You can also keep one unused drill from each color on top of its labeled container. That gives you a quick visual reminder of what belongs where. It’s a small habit, but when you’re deep into a relaxing session, it cuts down on needless backtracking.

When the legend and canvas do not seem to match

This is less common, but it does happen. Sometimes a printed symbol looks slightly different from the one on the legend because of ink density or scale. A tiny star may look like a plus sign, or a lowercase letter may resemble punctuation. Before assuming the kit is wrong, compare several areas of the canvas and check the corresponding packet labels.

Usually, the pattern becomes clearer after a moment. If it still feels inconsistent, sort the drills by the charted code and test a small section before moving further. It depends on the kit quality, but many issues come down to print clarity rather than an actual charting error.

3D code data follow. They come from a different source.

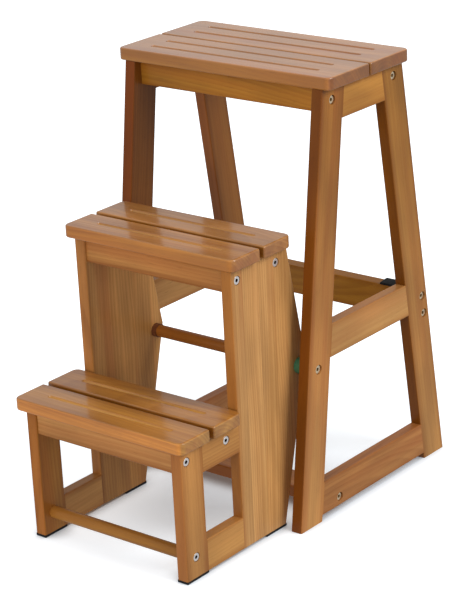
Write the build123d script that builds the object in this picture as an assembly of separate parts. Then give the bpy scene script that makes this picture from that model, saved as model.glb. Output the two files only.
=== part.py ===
from build123d import *
import os
from collections import namedtuple
from math import atan2, cos, degrees, hypot, sin

# Folding wooden step ladder: a lean-sided stand with a broad top tread, and a two-tread step unit
# that is pivoted inside it and swings up, over and down into the stand.
# Millimetres. X is the width, -Y the low step's side, +Z up. The floor is Z = 0.

# ---- stock and overall sizes ----
HEIGHT = 640.0            # top face of the top tread
HALF_DEPTH = 288.0        # low tread's front edge and rear feet, from the middle of the whole ladder
BOARD = 18.0              # thickness of all wood stock
EASED_EDGE = 2.0          # rounding along the frames' edges
TREAD_EDGE = 2.5          # rounding round the treads' faces
OUTER_CORNER = 10.0       # plan radius of a tread's outer corners
GAP_CORNER = 3.0          # plan radius of the corners beside the gap between two boards

# ---- stand ----
TOP_TREAD_WIDTH = 376.0
TOP_TREAD_DEPTH = 190.0
TOP_TREAD_FRONT = 14.0    # Y of the top tread's front edge
TOP_TREAD_GAP = 3.0
STAND_HALF = 175.0        # outer face of the side frames
LEG_WIDTH = 50.0          # measured square to the leg
LEG_SPREAD = 85.0         # how far each leg runs out between the top and the floor
LEG_TOP_INSET = 1.0       # leg's outer edge to the tread's edge, at the top
RAIL = 49.0               # height of the stand's side rails
MIDDLE_RAIL_Z = 263.0     # middle of the middle rail
BOTTOM_RAIL_Z = 33.0      # middle of the bottom rail
CROSS_RAIL_HEIGHT = 48.0  # rear cross rail, measured along the rear legs
CROSS_RAIL_Z = 245.0      # middle of the rear cross rail
CROSS_RAIL_INSET = 3.0    # its rear face to the rear legs' rear edge
LOWER_RAIL_FRONT = 0.0    # Y of the lower cross rail's front edge
LOWER_RAIL_DEPTH = 47.0
LOWER_RAIL_Z = 21.5       # middle of the lower cross rail, which lies flat
REST_PAD_LENGTH = 50.0
REST_PAD_THICK = 3.0

# ---- step unit ----
STEP_HALF = 140.0         # outer face of the panels
STEP_TREAD_WIDTH = 303.0
STEP_TREAD_DEPTH = 130.0
STEP_TREAD_GAP = 8.0
MID_TREAD_TOP = 430.0
MID_TREAD_FRONT = -164.0
LOW_TREAD_TOP = 213.0
PANEL_FRONT = -154.0
PANEL_REAR_TOP = -32.0    # panel's rear edge under the mid tread
PANEL_ELBOW = (2.0, 236.0)   # Y, Z of the panel's rearmost corner
PANEL_REAR_FOOT = -58.0
LOW_LEG_FRONT = -277.0
LOW_LEG_WIDTH = 45.0
LOW_RAIL = 46.0
FOOT_PAD_THICK = 4.0
FOOT_PAD_LENGTH = 45.0
PIVOT = (-15.5, 230.5)    # Y, Z of the hinge line
FRONT_ROD = (-256.0, 33.5)
ROD_D = 18.0

# ---- aprons and grooves ----
APRON_HEIGHT = 36.0
APRON_INSET = 23.0        # tread's edge to the middle of the apron
GROOVE_RADIUS = 4.0
GROOVE_DEPTH = 2.6
GROOVE_END = 38.5         # tread's end to the groove's end
TOP_GROOVE_PITCH = 33.0   # between the two grooves of a top board

# ---- fasteners ----
DOWEL_D = 8.0
FRAME_DOWEL = 30.0        # length, half in each piece
TREAD_DOWEL = 20.0
BOLT_D = 6.0
BOLT_HEAD_D = 12.5
BOLT_HEAD_THICK = 3.5
COUNTERBORE_D = 13.4
HEAD_BEVEL = 0.7
SOCKET = 5.0              # across the hexagon's flats
SOCKET_SHARE = 0.65       # socket's depth as a share of the head's thickness
STAND_RECESS = 2.4        # bolt head's face below the side frame's face
STEP_RECESS = 0.8
BARREL_D = 10.0
BARREL_LENGTH = 14.0
BARREL_SINK = 1.0
BARREL_SLOT = (1.4, 2.0)  # width, and depth doubled
STAND_BOLT = 60.0         # shank lengths
STEP_BOLT = 50.0
STAND_BARREL = 35.0       # barrel nut from the cross member's end
STEP_BARREL = 30.0
CROSS_BOLT_OFFSET = 14.0  # rear cross rail's bolts from its middle, along the leg
SCREW_SPREAD = 0.62       # screw's X as a share of its apron's barrel nut's X
SCREW_D = 4.0
SCREW_HEAD_D = 8.0
SCREW_HEAD_THICK = 4.0
SCREW_BITE = 11.0         # length in the tread
SCREW_SINK = 14.0         # depth of the screw's pocket in the apron's underside
INSERT_D = 11.0
INSERT_LENGTH = 16.0

# ---- pivot ----
PIVOT_BOLT_D = 8.0
PIVOT_CLEARANCE = 0.05    # radial, bolt in the stand's leg
PIVOT_HEAD_D = 13.0
PIVOT_HEAD_THICK = 4.0
PIVOT_POCKET_D = 14.0
PIVOT_POCKET_DEPTH = 6.4
PIVOT_GAP = 0.3           # bolt head to pocket floor, and spacer to leg
SPACER_D = 24.0
COLLAR_D = 20.5
COLLAR_LENGTH = 8.0

# ---- worked out ----
STAND_INNER = STAND_HALF - BOARD
STEP_INNER = STEP_HALF - BOARD
FRAME_TOP = HEIGHT - BOARD
LEAN = atan2(LEG_SPREAD, FRAME_TOP)
LEG_CUT = LEG_WIDTH / cos(LEAN)             # leg's width along the floor
STAND_MIDDLE = TOP_TREAD_FRONT + TOP_TREAD_DEPTH / 2
STAND_PLY = STAND_HALF - BOARD / 2          # mid-thickness of a stand side frame
STEP_PLY = STEP_HALF - BOARD / 2
MID_FRAME_TOP = MID_TREAD_TOP - BOARD
LOW_FRAME_TOP = LOW_TREAD_TOP - BOARD
LOW_LEG_REAR = LOW_LEG_FRONT + LOW_LEG_WIDTH
LOW_TREAD_FRONT = -HALF_DEPTH


def leg_outer(z):
    """Distance of a leg's outer edge from the stand's middle plane, at height z."""
    return TOP_TREAD_DEPTH / 2 - LEG_TOP_INSET + LEG_SPREAD * (FRAME_TOP - z) / FRAME_TOP


def leg_inner(z):
    return leg_outer(z) - LEG_CUT


def stand_y(distance, end):
    """Y of a distance from the stand's middle plane; end is -1 at the front and 1 at the rear."""
    return STAND_MIDDLE + end * distance


# ---- building blocks ----
def prism(points, x0, x1):
    """Plate with the outline points (y, z), between x0 and x1."""
    outline = Plane.YZ.offset(x0) * make_face(Polyline(*points, close=True))
    return extrude(outline, amount=x1 - x0, dir=(1, 0, 0))


def block(x0, x1, y0, y1, z0, z1):
    return Pos(x0, y0, z0) * Box(x1 - x0, y1 - y0, z1 - z0, align=(Align.MIN,) * 3)


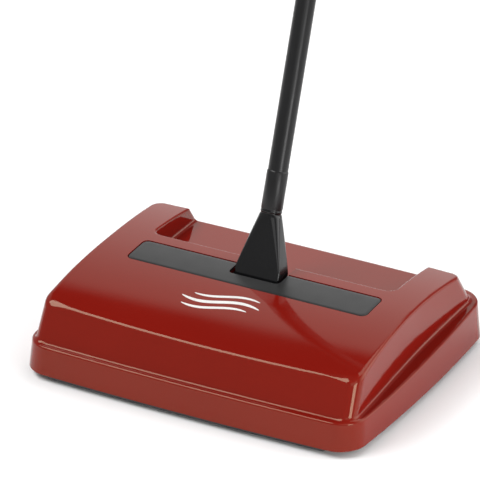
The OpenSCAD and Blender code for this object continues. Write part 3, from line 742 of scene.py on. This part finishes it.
# ---------------------------------------------------------------- brush
rng = np.random.default_rng(5)
points, faces = [], []
ROWS, PER_ROW, LENGTH, TURN, CORE_R, TIP_R = 4, 34, 188.0, 180.0, 8.0, 21.9
TUFT_HAIRS, TUFT_R, SPLAY, SPLAY_SPREAD = 16, 1.3, 0.9, 0.35
HAIR_ROOT, HAIR_MIDDLE, HAIR_TIP, HAIR_SUNK = 0.16, 0.15, 0.09, 1.5
for k in range(ROWS):
    for i in range(PER_ROW):
        f = i / (PER_ROW - 1)
        angle = math.radians(k * 360 / ROWS + TURN * abs(f - 0.5) + 20)
        centre_x = (f - 0.5) * LENGTH
        for _ in range(TUFT_HAIRS):
            r0, phi = TUFT_R * math.sqrt(rng.random()), rng.random() * 2 * math.pi
            dx, dt = r0 * math.cos(phi), r0 * math.sin(phi)
            lean_x = dx * SPLAY + rng.normal(0, SPLAY_SPREAD)
            lean_t = dt * SPLAY + rng.normal(0, SPLAY_SPREAD)
            tip = TIP_R - 0.2 - rng.random() * 0.7
            ends = []
            for r, w, ox, ot in ((CORE_R - HAIR_SUNK, HAIR_ROOT, dx, dt),
                                 ((CORE_R + tip) / 2, HAIR_MIDDLE, dx + lean_x * 0.4, dt + lean_t * 0.4),
                                 (tip, HAIR_TIP, dx + lean_x, dt + lean_t)):
                for c in range(3):
                    q = 2 * math.pi * c / 3 + phi
                    tx, tt = ox + w * math.cos(q), ot + w * math.sin(q)
                    ends.append((centre_x + tx, -r * math.sin(angle) + tt * math.cos(angle),
                                 r * math.cos(angle) + tt * math.sin(angle)))
            b = len(points)
            points += ends
            for level in (0, 3):
                low = b + level
                faces += [(low + c, low + (c + 1) % 3, low + 3 + (c + 1) % 3, low + 3 + c)
                          for c in range(3)]
            faces += [(b, b + 1, b + 2), (b + 6, b + 7, b + 8)]
make("brush_tufts", np.array(points) + BRUSH, faces, "brush", bristle,
     standing_for=["brush_bristles"])

# ---------------------------------------------------------------- tyres
TYRE_WALL, TREAD_SIDES, TREAD_DEPTH = 3.6, 96, 0.7
for fy in ("front", "rear"):
    for fx in ("left", "right"):
        node = f"tyre_{fy}_{fx}"
        low, high = (np.array(c) * 1000 - [0, SHIFT, 0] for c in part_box(node))
        centre, radius, half = (low + high) / 2, (high[2] - low[2]) / 2, (high[0] - low[0]) / 2
        inner = radius - TYRE_WALL
        t = np.arange(TREAD_SIDES) * 2 * math.pi / TREAD_SIDES
        groove = np.where(np.arange(TREAD_SIDES) % 4 < 2, 0.0, TREAD_DEPTH)
        # Each ring: its radius, its place across the tyre, and whether the tread is cut into it.
        rings = [(inner, -half, 0), (radius - 1.4, -half, 0), (radius - 0.9, -half + 0.6, 0),
                 (radius, -half + 1.3, 1), (radius, -0.7, 1), (radius - 0.6, -0.4, 0),
                 (radius - 0.6, 0.4, 0), (radius, 0.7, 1), (radius, half - 1.3, 1),
                 (radius - 0.9, half - 0.6, 0), (radius - 1.4, half, 0), (inner, half, 0)]
        pts = [np.column_stack([np.full(TREAD_SIDES, h), (r - groove * w) * np.cos(t),
                                (r - groove * w) * np.sin(t)]) for r, h, w in rings]
        make(f"tread_{fy}_{fx}", np.concatenate(pts) + centre,
             ring_faces(len(rings), TREAD_SIDES, wrap=True),
             f"wheel_{fy}_{fx}", tyre_look, smooth=28, standing_for=[node])

# ---------------------------------------------------------------- softened edges on the moulded CAD nodes
for name, width in (("chassis", 0.5), ("front_dust_pan", 0.5), ("rear_dust_pan", 0.5),
                    ("pivot_bracket", 0.4), ("bristle_comb", 0.2),
                    ("drive_disc_left", 0.5), ("drive_disc_right", 0.5),
                    ("wheel_hub_front_left", 0.3), ("wheel_hub_front_right", 0.3),
                    ("wheel_hub_rear_left", 0.3), ("wheel_hub_rear_right", 0.3),
                    ("lock_button", 0.4), ("brush_core", 0.4)):
    bevel = frame["nodes"][name].modifiers.new("edge", "BEVEL")
    bevel.width, bevel.segments, bevel.limit_method = width / 1000, 2, "ANGLE"
    bevel.angle_limit = math.radians(40)
    bevel.harden_normals = False

# ---------------------------------------------------------------- floor and light
FLOOR_HALF = 8.0           # metres
floor_look = Look("floor", (0.98, 0.98, 0.98), 0.85).mottle((0.96, 0.96, 0.96), 3, 0.8).material
mesh = bpy.data.meshes.new("floor")
corners = [(FLOOR_HALF * sx, FLOOR_HALF * sy, 0) for sx, sy in ((-1, -1), (1, -1), (1, 1), (-1, 1))]
mesh.from_pydata(corners, [], [(0, 1, 2, 3)])
mesh.materials.append(floor_look)
floor = bpy.data.objects.new("floor", mesh)
bpy.context.scene.collection.objects.link(floor)


class Sky:
    """World brightness as a function of direction: a lit backdrop behind, a dim room in front."""

    def __init__(self):
        world = bpy.data.worlds.new("studio")
        bpy.context.scene.world = world
        world.use_nodes = True
        self.tree = world.node_tree
        self.tree.nodes.clear()
        out = self.tree.nodes.new("ShaderNodeOutputWorld")
        self.background = self.tree.nodes.new("ShaderNodeBackground")
        self.tree.links.new(self.background.outputs[0], out.inputs[0])
        coords = self.tree.nodes.new("ShaderNodeTexCoord")
        split = self.tree.nodes.new("ShaderNodeSeparateXYZ")
        self.tree.links.new(coords.outputs["Generated"], split.inputs[0])
        self.x, self.y, self.z = (split.outputs[k] for k in "XYZ")

    def math(self, kind, a, b=None):
        node = self.tree.nodes.new("ShaderNodeMath")
        node.operation = kind
        for k, v in enumerate((a, b)):
            if isinstance(v, (int, float)):
                node.inputs[k].default_value = v
            elif v is not None:
                self.tree.links.new(v, node.inputs[k])
        return node.outputs[0]

    def curve(self, source, stops, low, high):
        """Piecewise linear brightness over source values from low to high; stops are (value, result)."""
        top = max(r for _, r in stops)
        ranged = self.tree.nodes.new("ShaderNodeMapRange")
        ranged.inputs["From Min"].default_value = low
        ranged.inputs["From Max"].default_value = high
        self.tree.links.new(source, ranged.inputs["Value"])
        ramp = self.tree.nodes.new("ShaderNodeValToRGB")
        points = ramp.color_ramp.elements
        while len(points) < len(stops):
            points.new(0.5)
        for point, (value, result) in zip(points, stops):
            point.position = (value - low) / (high - low)
            point.color = (*([result / top] * 3), 1)
        self.tree.links.new(ranged.outputs["Result"], ramp.inputs["Fac"])
        return self.math("MULTIPLY", ramp.outputs["Color"], top)


sky = Sky()
elevation = sky.math("MULTIPLY", sky.math("ARCSINE", sky.z), 180 / math.pi)
rear = sky.curve(elevation, [(-20, 1.0), (30, 1.0), (38, 0.86), (44, 0.72), (46.5, 0.03),
                             (90, 0.03)], -90, 90)
across = sky.curve(sky.x, [(-1, 0.35), (-0.62, 0.62), (-0.5, 0.9), (-0.38, 1.0), (-0.2, 0.8),
                           (-0.05, 0.25), (0.48, 0.25), (0.62, 2.2), (1, 2.2)], -1, 1)
front = sky.curve(elevation, [(-20, 0.28), (25, 0.28), (60, 0.2), (90, 0.1)], -90, 90)
behind = sky.curve(sky.y, [(-1, 0.0), (-0.1, 0.0), (0.35, 1.0), (1, 1.0)], -1, 1)
SPECULAR_SHARE = 0.72
lit = sky.math("MULTIPLY", sky.math("MULTIPLY", rear, across), behind)
dim = sky.math("MULTIPLY", front, sky.math("SUBTRACT", 1.0, behind))
brightness = sky.math("DIVIDE", sky.math("ADD", lit, dim), SPECULAR_SHARE)
sky.tree.links.new(brightness, sky.background.inputs["Color"])


def softbox(name, azimuth, height, wide, tall, radiance, distance):
    """A rectangular light; its place and size are angles in degrees, as seen from the body."""
    a, e = math.radians(azimuth), math.radians(height)
    aim = Vector((math.sin(a) * math.cos(e), -math.cos(a) * math.cos(e), math.sin(e)))
    light = bpy.data.lights.new(name, "AREA")
    light.shape = "RECTANGLE"
    light.size, light.size_y = (2 * distance * math.tan(math.radians(v / 2)) for v in (wide, tall))
    light.energy = radiance * math.pi * light.size * light.size_y
    obj = bpy.data.objects.new(name, light)
    bpy.context.scene.collection.objects.link(obj)
    obj.location = Vector(to_row([0, 0, 40])) + aim * distance
    obj.rotation_euler = aim.to_track_quat("Z", "Y").to_euler()


softbox("overhead", azimuth=150, height=62, wide=44, tall=30, radiance=2.3, distance=1.6)
softbox("front_left", azimuth=305, height=54, wide=44, tall=24, radiance=7.0, distance=3.0)
softbox("front_right", azimuth=46, height=30, wide=36, tall=22, radiance=1.0, distance=0.9)
softbox("right_strip", azimuth=60, height=9, wide=18, tall=16, radiance=8.0, distance=0.8)

bpy.context.scene.view_settings.view_transform = "Standard"
bpy.context.scene.view_settings.look = "None"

That’s one reason beginner-friendly kits matter. Clear legends, readable symbols, and thoughtfully printed canvases remove friction from the experience, which is exactly what most people want from a relaxing hobby.

Making symbols easier to work with over time

The more you diamond paint, the less intimidating symbols feel. You begin recognizing common chart styles, learning which shapes are easy for you to spot, and building simple routines that save energy. A well-lit workspace, clearly labeled containers, and section-by-section progress can turn even a detailed canvas into a smooth, satisfying project.

At Craftonie, that ease is part of the appeal. Creative hobbies should feel welcoming, not confusing. If a symbol chart slows you down at first, that doesn’t mean you’re doing anything wrong. It just means your eyes and hands are still getting familiar with the language of the canvas.

Once that language clicks, the symbols stop feeling like obstacles and start feeling like gentle instructions. And that’s when diamond painting becomes what it’s meant to be - a quiet, steady way to make something beautiful, one tiny piece at a time.